* Problem statement *
Copy every line, leaving nothing out and adding nothing.
═══
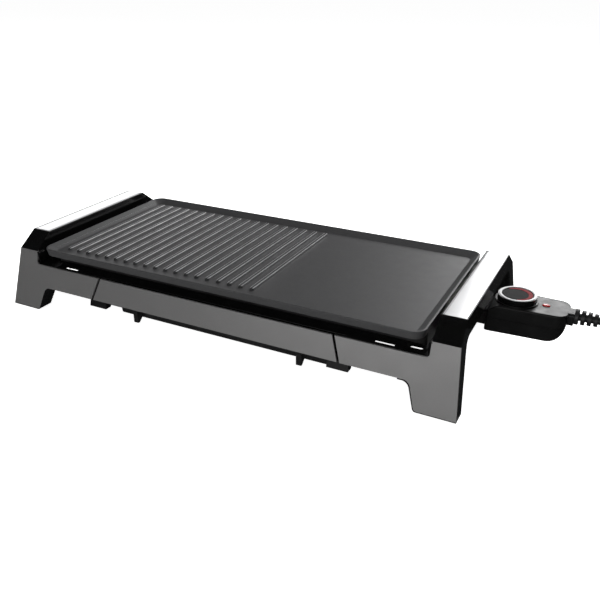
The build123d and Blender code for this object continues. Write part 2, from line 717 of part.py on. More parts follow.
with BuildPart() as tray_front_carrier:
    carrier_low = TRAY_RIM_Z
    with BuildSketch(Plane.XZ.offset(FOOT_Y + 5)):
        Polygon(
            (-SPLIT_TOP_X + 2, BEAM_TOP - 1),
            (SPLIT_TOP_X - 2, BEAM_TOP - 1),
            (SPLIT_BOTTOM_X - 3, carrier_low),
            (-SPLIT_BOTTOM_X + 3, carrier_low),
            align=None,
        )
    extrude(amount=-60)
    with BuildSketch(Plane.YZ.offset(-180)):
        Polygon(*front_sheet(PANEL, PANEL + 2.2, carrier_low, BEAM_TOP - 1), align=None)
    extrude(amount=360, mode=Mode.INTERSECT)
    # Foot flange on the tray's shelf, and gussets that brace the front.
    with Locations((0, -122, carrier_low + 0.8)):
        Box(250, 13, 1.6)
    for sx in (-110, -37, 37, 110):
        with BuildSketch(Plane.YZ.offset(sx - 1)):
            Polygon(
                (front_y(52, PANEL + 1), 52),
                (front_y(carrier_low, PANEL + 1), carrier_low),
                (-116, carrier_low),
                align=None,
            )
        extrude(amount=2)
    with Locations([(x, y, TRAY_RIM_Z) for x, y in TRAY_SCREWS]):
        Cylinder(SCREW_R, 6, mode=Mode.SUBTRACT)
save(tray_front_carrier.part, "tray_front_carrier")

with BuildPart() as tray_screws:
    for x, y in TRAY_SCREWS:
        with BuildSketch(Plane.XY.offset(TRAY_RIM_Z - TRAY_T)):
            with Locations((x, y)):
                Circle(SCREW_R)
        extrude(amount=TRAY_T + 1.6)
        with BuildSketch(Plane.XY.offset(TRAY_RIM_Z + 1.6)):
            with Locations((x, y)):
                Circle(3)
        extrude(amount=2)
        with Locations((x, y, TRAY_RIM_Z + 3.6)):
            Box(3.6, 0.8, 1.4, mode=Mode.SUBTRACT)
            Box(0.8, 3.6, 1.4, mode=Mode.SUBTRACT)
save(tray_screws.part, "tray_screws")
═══
* Written response *
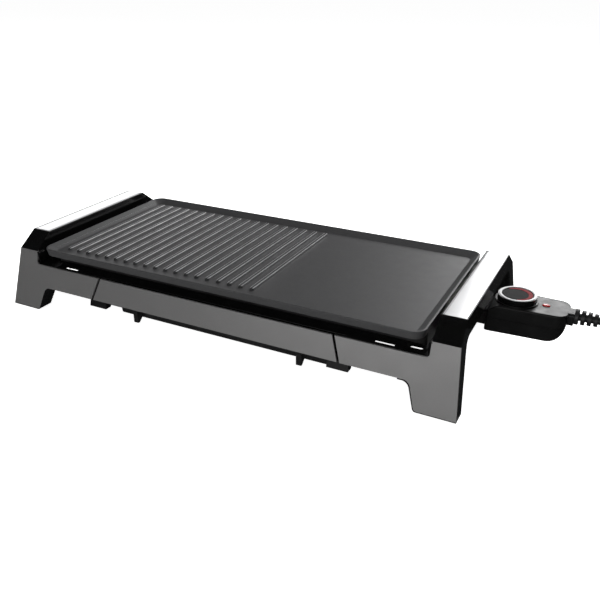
The build123d and Blender code for this object continues. Write part 2, from line 717 of part.py on. More parts follow.
with BuildPart() as tray_front_carrier:
    carrier_low = TRAY_RIM_Z
    with BuildSketch(Plane.XZ.offset(FOOT_Y + 5)):
        Polygon(
            (-SPLIT_TOP_X + 2, BEAM_TOP - 1),
            (SPLIT_TOP_X - 2, BEAM_TOP - 1),
            (SPLIT_BOTTOM_X - 3, carrier_low),
            (-SPLIT_BOTTOM_X + 3, carrier_low),
            align=None,
        )
    extrude(amount=-60)
    with BuildSketch(Plane.YZ.offset(-180)):
        Polygon(*front_sheet(PANEL, PANEL + 2.2, carrier_low, BEAM_TOP - 1), align=None)
    extrude(amount=360, mode=Mode.INTERSECT)
    # Foot flange on the tray's shelf, and gussets that brace the front.
    with Locations((0, -122, carrier_low + 0.8)):
        Box(250, 13, 1.6)
    for sx in (-110, -37, 37, 110):
        with BuildSketch(Plane.YZ.offset(sx - 1)):
            Polygon(
                (front_y(52, PANEL + 1), 52),
                (front_y(carrier_low, PANEL + 1), carrier_low),
                (-116, carrier_low),
                align=None,
            )
        extrude(amount=2)
    with Locations([(x, y, TRAY_RIM_Z) for x, y in TRAY_SCREWS]):
        Cylinder(SCREW_R, 6, mode=Mode.SUBTRACT)
save(tray_front_carrier.part, "tray_front_carrier")

with BuildPart() as tray_screws:
    for x, y in TRAY_SCREWS:
        with BuildSketch(Plane.XY.offset(TRAY_RIM_Z - TRAY_T)):
            with Locations((x, y)):
                Circle(SCREW_R)
        extrude(amount=TRAY_T + 1.6)
        with BuildSketch(Plane.XY.offset(TRAY_RIM_Z + 1.6)):
            with Locations((x, y)):
                Circle(3)
        extrude(amount=2)
        with Locations((x, y, TRAY_RIM_Z + 3.6)):
            Box(3.6, 0.8, 1.4, mode=Mode.SUBTRACT)
            Box(0.8, 3.6, 1.4, mode=Mode.SUBTRACT)
save(tray_screws.part, "tray_screws")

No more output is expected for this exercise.